**SHORT TASK:** Please output the lines shown below exactly as they appear.

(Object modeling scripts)
::::

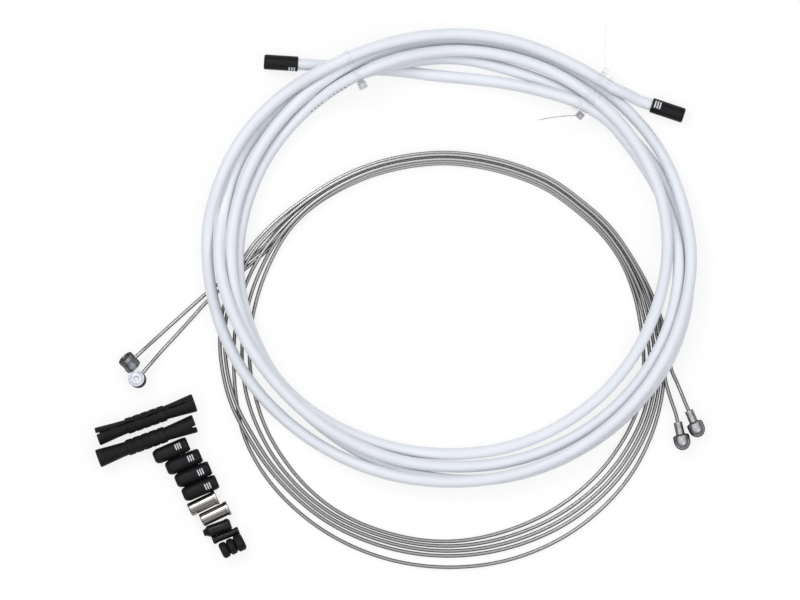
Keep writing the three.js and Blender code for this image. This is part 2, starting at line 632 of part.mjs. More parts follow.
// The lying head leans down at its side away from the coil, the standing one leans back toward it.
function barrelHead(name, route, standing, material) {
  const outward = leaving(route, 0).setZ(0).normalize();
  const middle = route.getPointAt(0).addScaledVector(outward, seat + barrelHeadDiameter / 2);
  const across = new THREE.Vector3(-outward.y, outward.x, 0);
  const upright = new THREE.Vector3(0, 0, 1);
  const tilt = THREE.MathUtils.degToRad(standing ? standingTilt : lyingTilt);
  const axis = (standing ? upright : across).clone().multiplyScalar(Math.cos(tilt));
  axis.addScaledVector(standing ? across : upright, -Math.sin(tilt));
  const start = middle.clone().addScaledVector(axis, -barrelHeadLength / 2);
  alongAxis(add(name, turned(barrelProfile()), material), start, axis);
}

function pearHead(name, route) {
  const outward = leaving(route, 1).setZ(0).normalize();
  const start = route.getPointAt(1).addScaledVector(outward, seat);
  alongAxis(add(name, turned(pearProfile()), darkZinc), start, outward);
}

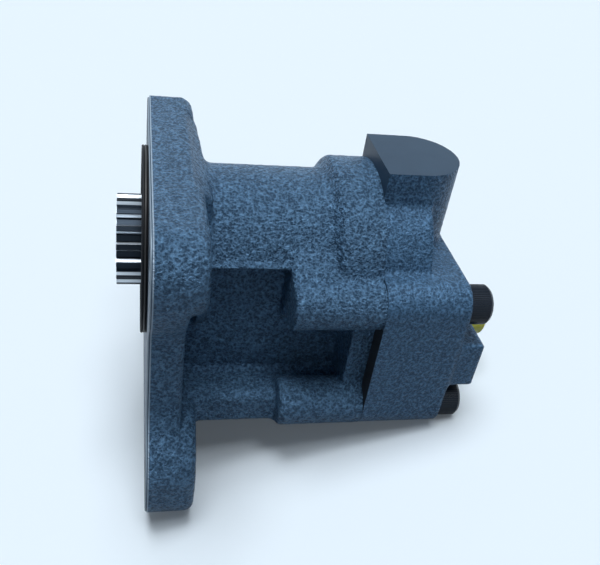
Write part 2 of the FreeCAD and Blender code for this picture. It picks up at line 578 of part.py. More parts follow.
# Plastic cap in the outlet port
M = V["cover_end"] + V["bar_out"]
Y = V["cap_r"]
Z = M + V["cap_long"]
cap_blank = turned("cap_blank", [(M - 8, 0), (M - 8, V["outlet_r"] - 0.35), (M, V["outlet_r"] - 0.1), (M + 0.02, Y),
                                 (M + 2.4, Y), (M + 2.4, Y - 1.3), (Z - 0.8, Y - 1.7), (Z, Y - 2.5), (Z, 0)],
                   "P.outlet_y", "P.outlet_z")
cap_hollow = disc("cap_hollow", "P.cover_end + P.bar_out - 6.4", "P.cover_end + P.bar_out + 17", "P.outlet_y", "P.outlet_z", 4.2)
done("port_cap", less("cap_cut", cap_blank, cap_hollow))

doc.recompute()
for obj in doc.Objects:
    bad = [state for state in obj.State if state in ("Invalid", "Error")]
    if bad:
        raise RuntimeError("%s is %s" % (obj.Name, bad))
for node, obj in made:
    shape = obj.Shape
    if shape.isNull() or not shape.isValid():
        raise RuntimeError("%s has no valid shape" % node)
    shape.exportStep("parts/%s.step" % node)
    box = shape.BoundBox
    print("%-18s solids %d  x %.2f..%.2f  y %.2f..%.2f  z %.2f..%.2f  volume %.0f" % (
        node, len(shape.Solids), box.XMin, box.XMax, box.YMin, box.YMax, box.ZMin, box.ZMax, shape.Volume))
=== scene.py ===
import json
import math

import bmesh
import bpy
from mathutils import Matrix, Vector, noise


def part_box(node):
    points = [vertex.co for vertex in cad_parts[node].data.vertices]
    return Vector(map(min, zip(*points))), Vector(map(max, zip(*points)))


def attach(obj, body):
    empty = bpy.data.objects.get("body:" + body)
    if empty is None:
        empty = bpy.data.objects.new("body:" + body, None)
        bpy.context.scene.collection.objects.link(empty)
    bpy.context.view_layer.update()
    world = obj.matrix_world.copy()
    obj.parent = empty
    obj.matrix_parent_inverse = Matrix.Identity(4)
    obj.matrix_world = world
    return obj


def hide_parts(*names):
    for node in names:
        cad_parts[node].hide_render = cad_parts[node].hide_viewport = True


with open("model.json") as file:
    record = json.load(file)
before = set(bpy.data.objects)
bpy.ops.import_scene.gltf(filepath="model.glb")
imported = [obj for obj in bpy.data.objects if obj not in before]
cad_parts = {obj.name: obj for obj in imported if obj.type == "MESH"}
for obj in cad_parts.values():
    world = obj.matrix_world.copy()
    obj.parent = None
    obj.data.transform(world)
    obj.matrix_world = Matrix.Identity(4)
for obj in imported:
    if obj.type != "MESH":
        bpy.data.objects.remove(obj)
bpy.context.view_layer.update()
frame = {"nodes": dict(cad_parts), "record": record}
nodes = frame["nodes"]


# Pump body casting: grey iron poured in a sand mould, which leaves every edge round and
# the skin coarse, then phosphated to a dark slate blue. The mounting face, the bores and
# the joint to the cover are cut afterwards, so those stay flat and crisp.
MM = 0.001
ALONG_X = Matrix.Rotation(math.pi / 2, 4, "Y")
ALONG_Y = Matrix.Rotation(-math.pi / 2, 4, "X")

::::

**FINISHED ANSWER:**
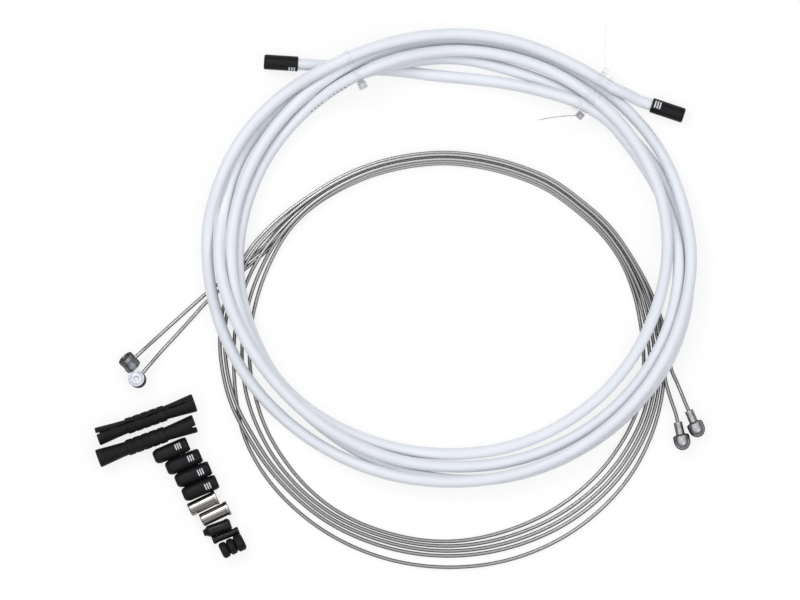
Keep writing the three.js and Blender code for this image. This is part 2, starting at line 632 of part.mjs. More parts follow.
// The lying head leans down at its side away from the coil, the standing one leans back toward it.
function barrelHead(name, route, standing, material) {
  const outward = leaving(route, 0).setZ(0).normalize();
  const middle = route.getPointAt(0).addScaledVector(outward, seat + barrelHeadDiameter / 2);
  const across = new THREE.Vector3(-outward.y, outward.x, 0);
  const upright = new THREE.Vector3(0, 0, 1);
  const tilt = THREE.MathUtils.degToRad(standing ? standingTilt : lyingTilt);
  const axis = (standing ? upright : across).clone().multiplyScalar(Math.cos(tilt));
  axis.addScaledVector(standing ? across : upright, -Math.sin(tilt));
  const start = middle.clone().addScaledVector(axis, -barrelHeadLength / 2);
  alongAxis(add(name, turned(barrelProfile()), material), start, axis);
}

function pearHead(name, route) {
  const outward = leaving(route, 1).setZ(0).normalize();
  const start = route.getPointAt(1).addScaledVector(outward, seat);
  alongAxis(add(name, turned(pearProfile()), darkZinc), start, outward);
}

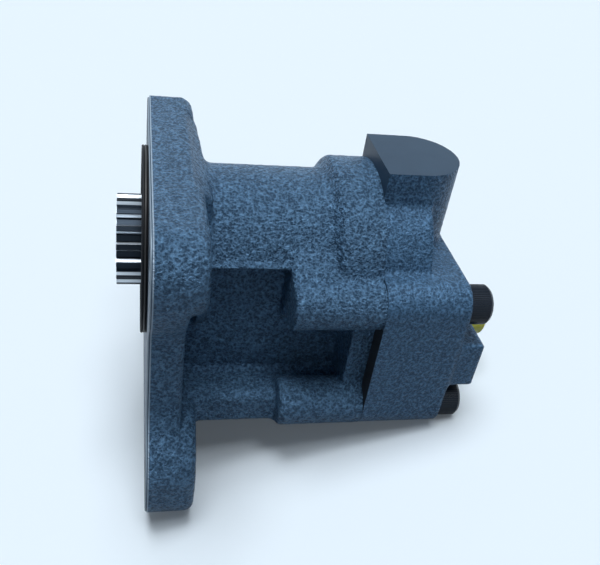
Write part 2 of the FreeCAD and Blender code for this picture. It picks up at line 578 of part.py. More parts follow.
# Plastic cap in the outlet port
M = V["cover_end"] + V["bar_out"]
Y = V["cap_r"]
Z = M + V["cap_long"]
cap_blank = turned("cap_blank", [(M - 8, 0), (M - 8, V["outlet_r"] - 0.35), (M, V["outlet_r"] - 0.1), (M + 0.02, Y),
                                 (M + 2.4, Y), (M + 2.4, Y - 1.3), (Z - 0.8, Y - 1.7), (Z, Y - 2.5), (Z, 0)],
                   "P.outlet_y", "P.outlet_z")
cap_hollow = disc("cap_hollow", "P.cover_end + P.bar_out - 6.4", "P.cover_end + P.bar_out + 17", "P.outlet_y", "P.outlet_z", 4.2)
done("port_cap", less("cap_cut", cap_blank, cap_hollow))

doc.recompute()
for obj in doc.Objects:
    bad = [state for state in obj.State if state in ("Invalid", "Error")]
    if bad:
        raise RuntimeError("%s is %s" % (obj.Name, bad))
for node, obj in made:
    shape = obj.Shape
    if shape.isNull() or not shape.isValid():
        raise RuntimeError("%s has no valid shape" % node)
    shape.exportStep("parts/%s.step" % node)
    box = shape.BoundBox
    print("%-18s solids %d  x %.2f..%.2f  y %.2f..%.2f  z %.2f..%.2f  volume %.0f" % (
        node, len(shape.Solids), box.XMin, box.XMax, box.YMin, box.YMax, box.ZMin, box.ZMax, shape.Volume))
=== scene.py ===
import json
import math

import bmesh
import bpy
from mathutils import Matrix, Vector, noise


def part_box(node):
    points = [vertex.co for vertex in cad_parts[node].data.vertices]
    return Vector(map(min, zip(*points))), Vector(map(max, zip(*points)))


def attach(obj, body):
    empty = bpy.data.objects.get("body:" + body)
    if empty is None:
        empty = bpy.data.objects.new("body:" + body, None)
        bpy.context.scene.collection.objects.link(empty)
    bpy.context.view_layer.update()
    world = obj.matrix_world.copy()
    obj.parent = empty
    obj.matrix_parent_inverse = Matrix.Identity(4)
    obj.matrix_world = world
    return obj


def hide_parts(*names):
    for node in names:
        cad_parts[node].hide_render = cad_parts[node].hide_viewport = True


with open("model.json") as file:
    record = json.load(file)
before = set(bpy.data.objects)
bpy.ops.import_scene.gltf(filepath="model.glb")
imported = [obj for obj in bpy.data.objects if obj not in before]
cad_parts = {obj.name: obj for obj in imported if obj.type == "MESH"}
for obj in cad_parts.values():
    world = obj.matrix_world.copy()
    obj.parent = None
    obj.data.transform(world)
    obj.matrix_world = Matrix.Identity(4)
for obj in imported:
    if obj.type != "MESH":
        bpy.data.objects.remove(obj)
bpy.context.view_layer.update()
frame = {"nodes": dict(cad_parts), "record": record}
nodes = frame["nodes"]


# Pump body casting: grey iron poured in a sand mould, which leaves every edge round and
# the skin coarse, then phosphated to a dark slate blue. The mounting face, the bores and
# the joint to the cover are cut afterwards, so those stay flat and crisp.
MM = 0.001
ALONG_X = Matrix.Rotation(math.pi / 2, 4, "Y")
ALONG_Y = Matrix.Rotation(-math.pi / 2, 4, "X")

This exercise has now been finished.